# SOURCE MATERIAL start

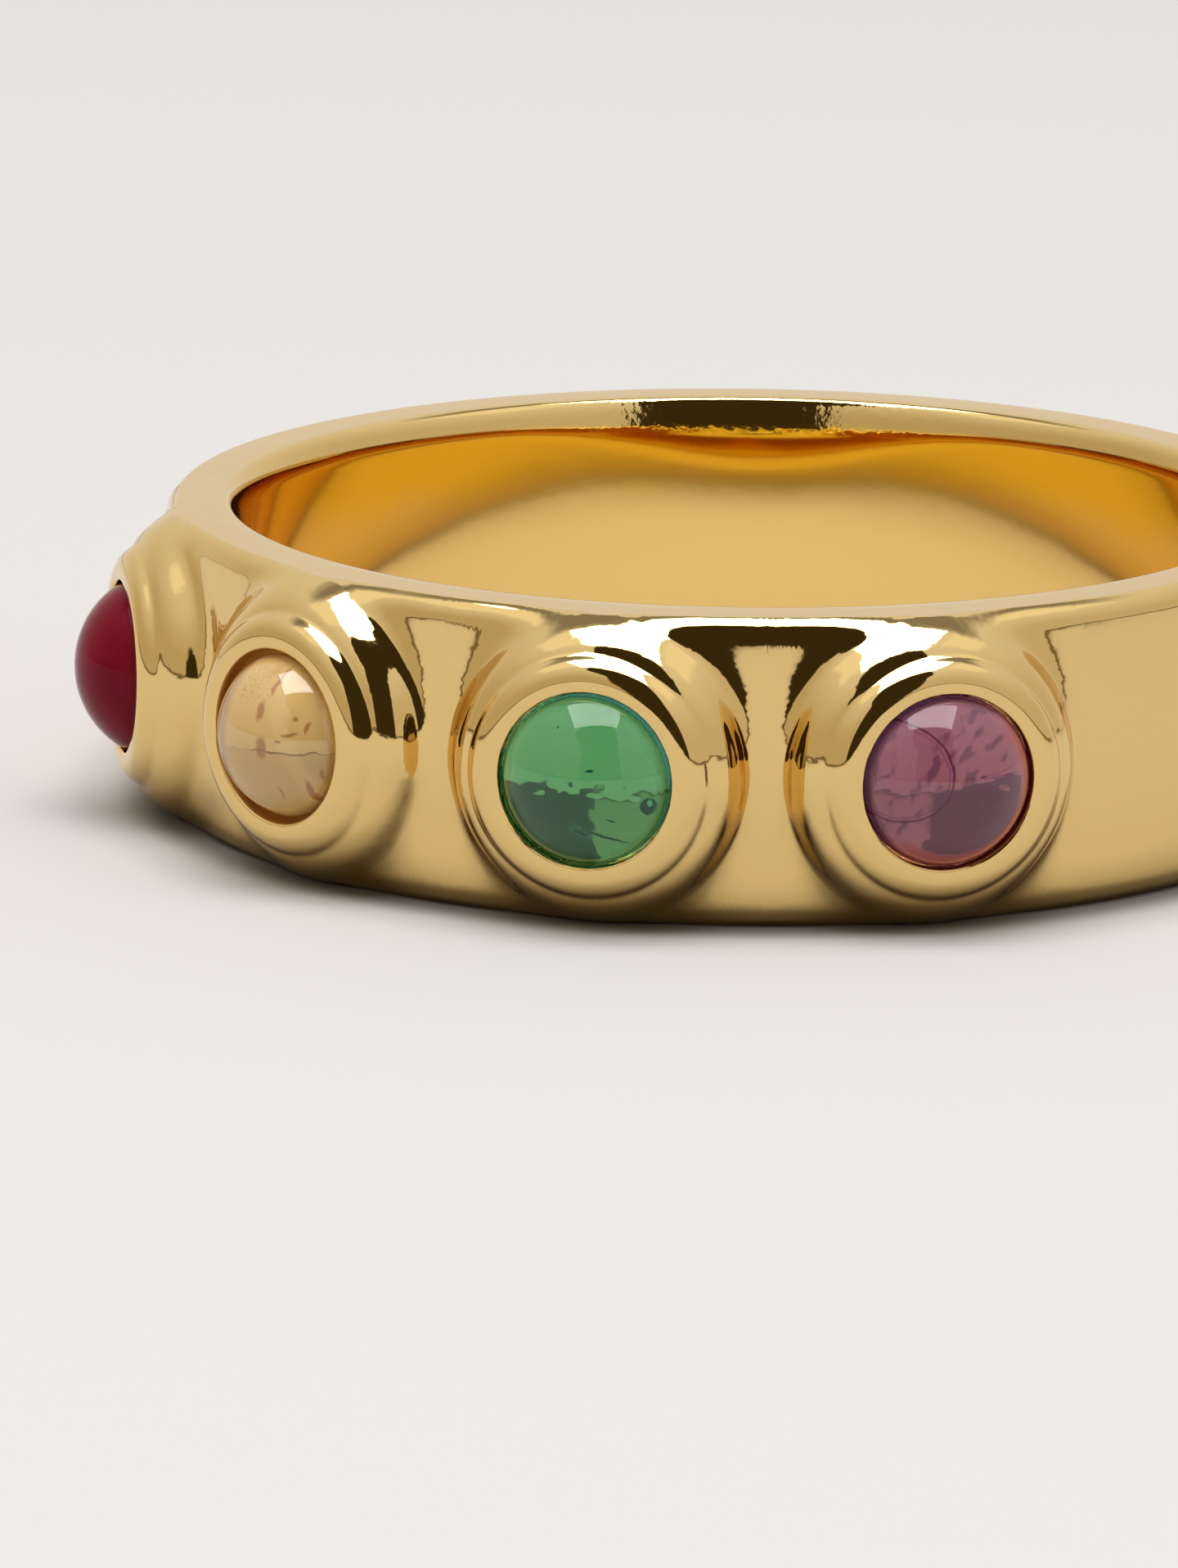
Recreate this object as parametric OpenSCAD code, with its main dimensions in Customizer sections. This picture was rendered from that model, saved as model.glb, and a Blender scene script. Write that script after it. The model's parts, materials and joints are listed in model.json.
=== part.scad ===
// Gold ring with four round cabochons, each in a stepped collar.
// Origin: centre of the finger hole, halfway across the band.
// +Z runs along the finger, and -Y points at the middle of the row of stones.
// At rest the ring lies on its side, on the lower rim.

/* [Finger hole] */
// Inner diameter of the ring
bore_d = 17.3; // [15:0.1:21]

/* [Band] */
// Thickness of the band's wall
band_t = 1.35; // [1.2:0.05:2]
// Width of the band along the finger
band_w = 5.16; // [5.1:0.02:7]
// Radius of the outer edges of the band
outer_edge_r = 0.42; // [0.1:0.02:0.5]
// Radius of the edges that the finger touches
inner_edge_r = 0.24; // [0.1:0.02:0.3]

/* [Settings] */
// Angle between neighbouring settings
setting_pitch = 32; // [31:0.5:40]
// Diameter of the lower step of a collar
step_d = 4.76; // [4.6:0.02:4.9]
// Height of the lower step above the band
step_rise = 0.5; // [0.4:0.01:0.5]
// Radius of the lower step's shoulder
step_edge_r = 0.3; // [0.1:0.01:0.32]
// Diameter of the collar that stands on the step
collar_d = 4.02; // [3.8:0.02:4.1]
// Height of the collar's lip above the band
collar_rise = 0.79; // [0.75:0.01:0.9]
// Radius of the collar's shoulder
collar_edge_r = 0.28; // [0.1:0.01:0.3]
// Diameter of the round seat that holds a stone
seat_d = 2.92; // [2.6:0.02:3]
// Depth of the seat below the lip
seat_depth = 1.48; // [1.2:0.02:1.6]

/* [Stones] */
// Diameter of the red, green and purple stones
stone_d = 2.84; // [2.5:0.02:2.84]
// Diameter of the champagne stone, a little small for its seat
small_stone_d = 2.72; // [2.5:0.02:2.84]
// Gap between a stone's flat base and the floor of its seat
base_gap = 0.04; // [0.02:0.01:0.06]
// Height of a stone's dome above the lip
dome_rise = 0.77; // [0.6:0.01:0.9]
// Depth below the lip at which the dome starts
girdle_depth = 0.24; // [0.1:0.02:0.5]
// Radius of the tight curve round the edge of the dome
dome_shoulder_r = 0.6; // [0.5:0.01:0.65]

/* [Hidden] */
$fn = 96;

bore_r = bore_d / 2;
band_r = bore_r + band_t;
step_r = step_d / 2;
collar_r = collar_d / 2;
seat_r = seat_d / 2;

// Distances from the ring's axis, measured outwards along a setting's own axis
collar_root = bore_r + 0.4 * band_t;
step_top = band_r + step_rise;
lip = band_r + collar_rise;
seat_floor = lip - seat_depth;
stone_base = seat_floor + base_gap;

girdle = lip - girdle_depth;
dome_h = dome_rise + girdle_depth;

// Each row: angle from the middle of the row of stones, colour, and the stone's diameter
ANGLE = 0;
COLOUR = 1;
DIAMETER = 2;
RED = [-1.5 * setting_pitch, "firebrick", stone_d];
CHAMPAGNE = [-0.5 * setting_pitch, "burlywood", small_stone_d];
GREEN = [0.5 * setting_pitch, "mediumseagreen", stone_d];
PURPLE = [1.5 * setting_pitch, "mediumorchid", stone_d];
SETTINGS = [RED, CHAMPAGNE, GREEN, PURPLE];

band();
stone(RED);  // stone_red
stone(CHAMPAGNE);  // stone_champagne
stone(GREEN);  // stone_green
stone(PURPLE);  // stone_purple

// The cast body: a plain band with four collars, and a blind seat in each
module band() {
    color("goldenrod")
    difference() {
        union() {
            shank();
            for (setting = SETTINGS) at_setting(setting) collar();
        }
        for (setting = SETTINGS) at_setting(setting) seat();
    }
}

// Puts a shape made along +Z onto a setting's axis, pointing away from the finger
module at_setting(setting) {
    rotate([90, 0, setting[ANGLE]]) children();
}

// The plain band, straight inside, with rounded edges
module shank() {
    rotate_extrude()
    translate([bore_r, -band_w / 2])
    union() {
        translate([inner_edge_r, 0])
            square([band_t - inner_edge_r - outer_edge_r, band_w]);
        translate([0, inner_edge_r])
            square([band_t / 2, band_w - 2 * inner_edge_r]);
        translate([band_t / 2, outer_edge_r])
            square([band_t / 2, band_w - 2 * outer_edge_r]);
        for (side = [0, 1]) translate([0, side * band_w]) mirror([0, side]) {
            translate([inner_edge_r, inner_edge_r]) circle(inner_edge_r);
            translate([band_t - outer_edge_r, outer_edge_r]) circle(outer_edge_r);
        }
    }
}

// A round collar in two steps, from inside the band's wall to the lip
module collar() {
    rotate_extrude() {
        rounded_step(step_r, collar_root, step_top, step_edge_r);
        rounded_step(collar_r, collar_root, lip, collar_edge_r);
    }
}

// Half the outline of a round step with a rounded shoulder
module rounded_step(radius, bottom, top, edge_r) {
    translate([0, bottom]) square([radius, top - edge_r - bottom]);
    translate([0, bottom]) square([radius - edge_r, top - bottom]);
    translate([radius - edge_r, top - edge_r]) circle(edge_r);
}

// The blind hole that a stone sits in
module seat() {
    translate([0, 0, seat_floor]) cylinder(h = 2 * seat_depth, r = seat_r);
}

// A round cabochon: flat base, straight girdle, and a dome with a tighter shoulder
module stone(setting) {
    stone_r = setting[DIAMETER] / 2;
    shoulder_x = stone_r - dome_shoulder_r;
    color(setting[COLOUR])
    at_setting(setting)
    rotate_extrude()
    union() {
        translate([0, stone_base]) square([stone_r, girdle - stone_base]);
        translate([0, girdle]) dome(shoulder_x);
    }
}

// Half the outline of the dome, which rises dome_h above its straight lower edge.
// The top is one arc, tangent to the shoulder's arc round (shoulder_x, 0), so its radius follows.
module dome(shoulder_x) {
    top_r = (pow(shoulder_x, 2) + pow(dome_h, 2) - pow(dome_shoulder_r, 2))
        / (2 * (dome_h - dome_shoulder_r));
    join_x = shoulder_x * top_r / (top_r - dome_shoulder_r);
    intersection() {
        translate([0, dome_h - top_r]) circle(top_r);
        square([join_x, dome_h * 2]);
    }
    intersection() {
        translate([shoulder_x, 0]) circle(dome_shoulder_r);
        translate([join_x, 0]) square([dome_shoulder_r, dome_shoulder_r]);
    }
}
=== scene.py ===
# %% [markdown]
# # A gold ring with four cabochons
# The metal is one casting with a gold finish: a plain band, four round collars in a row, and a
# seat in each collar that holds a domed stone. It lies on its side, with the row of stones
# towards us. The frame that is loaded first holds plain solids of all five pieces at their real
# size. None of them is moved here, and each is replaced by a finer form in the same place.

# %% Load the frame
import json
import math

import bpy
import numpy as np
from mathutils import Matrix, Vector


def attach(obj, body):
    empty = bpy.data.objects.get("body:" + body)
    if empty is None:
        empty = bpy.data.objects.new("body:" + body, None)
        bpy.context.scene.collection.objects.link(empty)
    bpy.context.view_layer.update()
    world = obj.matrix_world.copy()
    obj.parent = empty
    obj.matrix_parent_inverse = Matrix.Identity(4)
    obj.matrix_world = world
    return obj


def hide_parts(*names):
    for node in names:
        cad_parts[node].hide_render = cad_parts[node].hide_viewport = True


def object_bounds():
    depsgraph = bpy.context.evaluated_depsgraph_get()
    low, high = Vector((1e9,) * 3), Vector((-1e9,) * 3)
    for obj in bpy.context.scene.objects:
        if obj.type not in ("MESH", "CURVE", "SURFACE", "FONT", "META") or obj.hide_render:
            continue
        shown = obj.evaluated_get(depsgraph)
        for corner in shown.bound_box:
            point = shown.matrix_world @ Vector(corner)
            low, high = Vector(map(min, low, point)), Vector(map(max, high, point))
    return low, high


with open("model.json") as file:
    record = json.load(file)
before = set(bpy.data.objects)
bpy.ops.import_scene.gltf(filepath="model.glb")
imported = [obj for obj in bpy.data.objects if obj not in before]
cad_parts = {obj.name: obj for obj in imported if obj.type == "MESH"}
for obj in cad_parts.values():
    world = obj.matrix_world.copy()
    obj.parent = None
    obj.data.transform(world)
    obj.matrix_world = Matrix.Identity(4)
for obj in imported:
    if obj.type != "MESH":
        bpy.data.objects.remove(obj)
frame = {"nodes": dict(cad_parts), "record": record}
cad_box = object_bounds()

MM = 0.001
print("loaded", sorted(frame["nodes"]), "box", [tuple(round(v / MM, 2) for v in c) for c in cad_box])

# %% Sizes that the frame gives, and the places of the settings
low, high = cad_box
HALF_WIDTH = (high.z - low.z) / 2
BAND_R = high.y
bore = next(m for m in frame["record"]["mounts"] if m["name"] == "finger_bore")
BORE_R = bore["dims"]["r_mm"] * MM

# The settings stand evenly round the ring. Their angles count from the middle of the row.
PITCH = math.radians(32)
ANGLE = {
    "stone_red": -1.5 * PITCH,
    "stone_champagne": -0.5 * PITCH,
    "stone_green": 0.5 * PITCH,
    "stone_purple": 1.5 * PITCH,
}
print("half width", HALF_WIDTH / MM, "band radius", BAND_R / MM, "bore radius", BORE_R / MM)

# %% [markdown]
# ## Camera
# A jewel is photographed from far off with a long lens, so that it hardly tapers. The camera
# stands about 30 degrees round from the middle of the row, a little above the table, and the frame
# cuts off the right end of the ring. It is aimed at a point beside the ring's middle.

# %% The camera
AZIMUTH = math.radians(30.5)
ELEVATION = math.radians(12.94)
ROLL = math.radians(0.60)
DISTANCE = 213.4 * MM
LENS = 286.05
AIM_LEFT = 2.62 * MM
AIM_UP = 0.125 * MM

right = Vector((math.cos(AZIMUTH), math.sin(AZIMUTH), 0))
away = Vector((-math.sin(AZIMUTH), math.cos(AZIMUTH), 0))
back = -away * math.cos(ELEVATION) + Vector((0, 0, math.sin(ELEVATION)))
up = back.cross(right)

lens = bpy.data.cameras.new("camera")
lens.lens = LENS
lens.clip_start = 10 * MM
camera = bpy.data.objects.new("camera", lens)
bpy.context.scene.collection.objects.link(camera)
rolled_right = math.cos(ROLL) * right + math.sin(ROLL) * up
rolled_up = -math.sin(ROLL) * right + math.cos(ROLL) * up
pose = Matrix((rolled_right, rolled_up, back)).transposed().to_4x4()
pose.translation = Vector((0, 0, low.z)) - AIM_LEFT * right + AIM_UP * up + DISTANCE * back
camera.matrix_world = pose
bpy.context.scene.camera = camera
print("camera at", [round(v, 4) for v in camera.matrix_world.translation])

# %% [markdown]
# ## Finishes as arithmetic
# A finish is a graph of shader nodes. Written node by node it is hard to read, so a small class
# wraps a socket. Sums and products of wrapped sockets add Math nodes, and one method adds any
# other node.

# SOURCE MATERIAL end

=== WHAT YOU ARE ASKED TO DO ===
In this exercise, copy only the lines from the opening line of the material through the line where "inner_edge_r = 0.24; // [0.1:0.02:0.3]" appears.

=== EXERCISE ANSWER ===
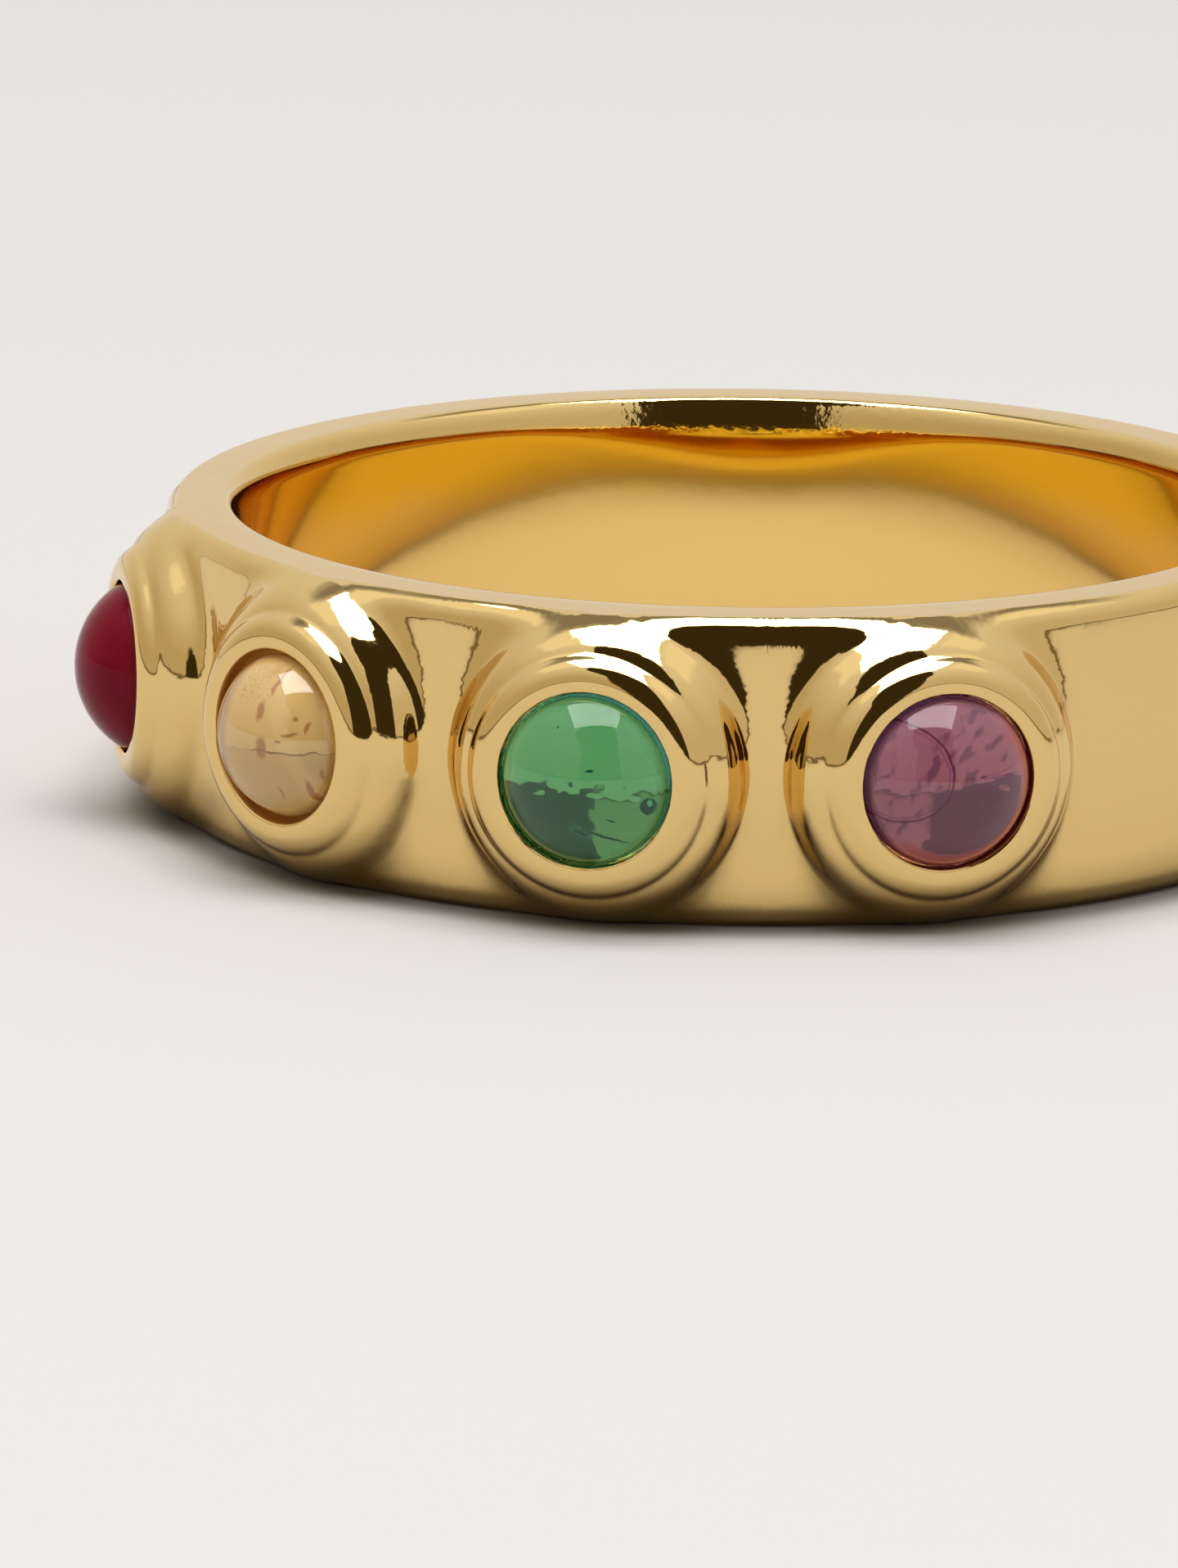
Recreate this object as parametric OpenSCAD code, with its main dimensions in Customizer sections. This picture was rendered from that model, saved as model.glb, and a Blender scene script. Write that script after it. The model's parts, materials and joints are listed in model.json.
=== part.scad ===
// Gold ring with four round cabochons, each in a stepped collar.
// Origin: centre of the finger hole, halfway across the band.
// +Z runs along the finger, and -Y points at the middle of the row of stones.
// At rest the ring lies on its side, on the lower rim.

/* [Finger hole] */
// Inner diameter of the ring
bore_d = 17.3; // [15:0.1:21]

/* [Band] */
// Thickness of the band's wall
band_t = 1.35; // [1.2:0.05:2]
// Width of the band along the finger
band_w = 5.16; // [5.1:0.02:7]
// Radius of the outer edges of the band
outer_edge_r = 0.42; // [0.1:0.02:0.5]
// Radius of the edges that the finger touches
inner_edge_r = 0.24; // [0.1:0.02:0.3]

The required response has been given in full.